◆ Requirements:
Restate verbatim the lines between the one holding "Keep writing the" and the one holding "CRADLE_EDGE = 0.45 * MM", both included, and no others.

◆ Excerpted data:

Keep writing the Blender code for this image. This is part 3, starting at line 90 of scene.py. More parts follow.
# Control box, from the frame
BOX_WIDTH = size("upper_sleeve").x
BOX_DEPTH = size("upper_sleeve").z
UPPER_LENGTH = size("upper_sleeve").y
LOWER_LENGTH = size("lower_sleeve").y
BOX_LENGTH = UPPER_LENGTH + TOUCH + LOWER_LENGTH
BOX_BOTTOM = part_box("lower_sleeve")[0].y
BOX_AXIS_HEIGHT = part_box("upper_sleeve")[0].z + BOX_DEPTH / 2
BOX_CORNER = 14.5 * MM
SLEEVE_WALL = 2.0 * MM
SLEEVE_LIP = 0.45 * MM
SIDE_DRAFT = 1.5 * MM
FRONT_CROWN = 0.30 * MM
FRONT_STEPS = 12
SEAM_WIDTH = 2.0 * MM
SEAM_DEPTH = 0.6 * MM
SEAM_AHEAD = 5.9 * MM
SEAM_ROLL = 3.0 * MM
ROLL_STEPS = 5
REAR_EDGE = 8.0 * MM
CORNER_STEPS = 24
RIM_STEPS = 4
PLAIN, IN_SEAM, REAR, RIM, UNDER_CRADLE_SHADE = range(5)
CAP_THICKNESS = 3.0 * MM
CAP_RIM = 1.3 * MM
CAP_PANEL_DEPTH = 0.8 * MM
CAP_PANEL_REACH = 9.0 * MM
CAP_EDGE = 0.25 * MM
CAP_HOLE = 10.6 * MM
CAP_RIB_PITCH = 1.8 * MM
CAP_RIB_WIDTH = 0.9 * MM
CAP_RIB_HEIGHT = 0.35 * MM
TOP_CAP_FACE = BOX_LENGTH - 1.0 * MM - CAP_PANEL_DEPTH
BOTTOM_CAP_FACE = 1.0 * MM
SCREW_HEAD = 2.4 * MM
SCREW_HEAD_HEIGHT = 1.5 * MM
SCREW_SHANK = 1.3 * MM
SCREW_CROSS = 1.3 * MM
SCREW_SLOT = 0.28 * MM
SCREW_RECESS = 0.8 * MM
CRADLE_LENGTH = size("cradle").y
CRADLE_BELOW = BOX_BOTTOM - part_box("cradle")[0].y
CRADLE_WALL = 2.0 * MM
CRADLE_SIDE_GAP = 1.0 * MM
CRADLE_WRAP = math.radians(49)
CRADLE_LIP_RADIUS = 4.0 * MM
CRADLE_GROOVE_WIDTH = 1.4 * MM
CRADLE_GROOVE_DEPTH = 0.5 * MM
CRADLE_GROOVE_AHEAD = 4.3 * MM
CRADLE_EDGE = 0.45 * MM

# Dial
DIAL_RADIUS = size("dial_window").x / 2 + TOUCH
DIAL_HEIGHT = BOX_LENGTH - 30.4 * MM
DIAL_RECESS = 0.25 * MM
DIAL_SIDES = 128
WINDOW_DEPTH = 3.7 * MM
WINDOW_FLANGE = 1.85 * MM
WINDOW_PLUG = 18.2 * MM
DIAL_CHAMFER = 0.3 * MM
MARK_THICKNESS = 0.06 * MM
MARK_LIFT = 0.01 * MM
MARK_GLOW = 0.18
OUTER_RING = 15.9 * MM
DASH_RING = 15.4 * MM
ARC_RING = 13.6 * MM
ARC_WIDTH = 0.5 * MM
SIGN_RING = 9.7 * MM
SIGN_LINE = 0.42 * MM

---

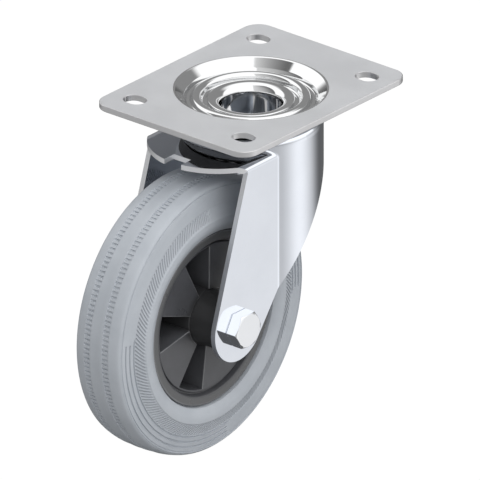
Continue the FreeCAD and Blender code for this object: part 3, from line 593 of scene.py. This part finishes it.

◆ Exercise result:
Keep writing the Blender code for this image. This is part 3, starting at line 90 of scene.py. More parts follow.
# Control box, from the frame
BOX_WIDTH = size("upper_sleeve").x
BOX_DEPTH = size("upper_sleeve").z
UPPER_LENGTH = size("upper_sleeve").y
LOWER_LENGTH = size("lower_sleeve").y
BOX_LENGTH = UPPER_LENGTH + TOUCH + LOWER_LENGTH
BOX_BOTTOM = part_box("lower_sleeve")[0].y
BOX_AXIS_HEIGHT = part_box("upper_sleeve")[0].z + BOX_DEPTH / 2
BOX_CORNER = 14.5 * MM
SLEEVE_WALL = 2.0 * MM
SLEEVE_LIP = 0.45 * MM
SIDE_DRAFT = 1.5 * MM
FRONT_CROWN = 0.30 * MM
FRONT_STEPS = 12
SEAM_WIDTH = 2.0 * MM
SEAM_DEPTH = 0.6 * MM
SEAM_AHEAD = 5.9 * MM
SEAM_ROLL = 3.0 * MM
ROLL_STEPS = 5
REAR_EDGE = 8.0 * MM
CORNER_STEPS = 24
RIM_STEPS = 4
PLAIN, IN_SEAM, REAR, RIM, UNDER_CRADLE_SHADE = range(5)
CAP_THICKNESS = 3.0 * MM
CAP_RIM = 1.3 * MM
CAP_PANEL_DEPTH = 0.8 * MM
CAP_PANEL_REACH = 9.0 * MM
CAP_EDGE = 0.25 * MM
CAP_HOLE = 10.6 * MM
CAP_RIB_PITCH = 1.8 * MM
CAP_RIB_WIDTH = 0.9 * MM
CAP_RIB_HEIGHT = 0.35 * MM
TOP_CAP_FACE = BOX_LENGTH - 1.0 * MM - CAP_PANEL_DEPTH
BOTTOM_CAP_FACE = 1.0 * MM
SCREW_HEAD = 2.4 * MM
SCREW_HEAD_HEIGHT = 1.5 * MM
SCREW_SHANK = 1.3 * MM
SCREW_CROSS = 1.3 * MM
SCREW_SLOT = 0.28 * MM
SCREW_RECESS = 0.8 * MM
CRADLE_LENGTH = size("cradle").y
CRADLE_BELOW = BOX_BOTTOM - part_box("cradle")[0].y
CRADLE_WALL = 2.0 * MM
CRADLE_SIDE_GAP = 1.0 * MM
CRADLE_WRAP = math.radians(49)
CRADLE_LIP_RADIUS = 4.0 * MM
CRADLE_GROOVE_WIDTH = 1.4 * MM
CRADLE_GROOVE_DEPTH = 0.5 * MM
CRADLE_GROOVE_AHEAD = 4.3 * MM
CRADLE_EDGE = 0.45 * MM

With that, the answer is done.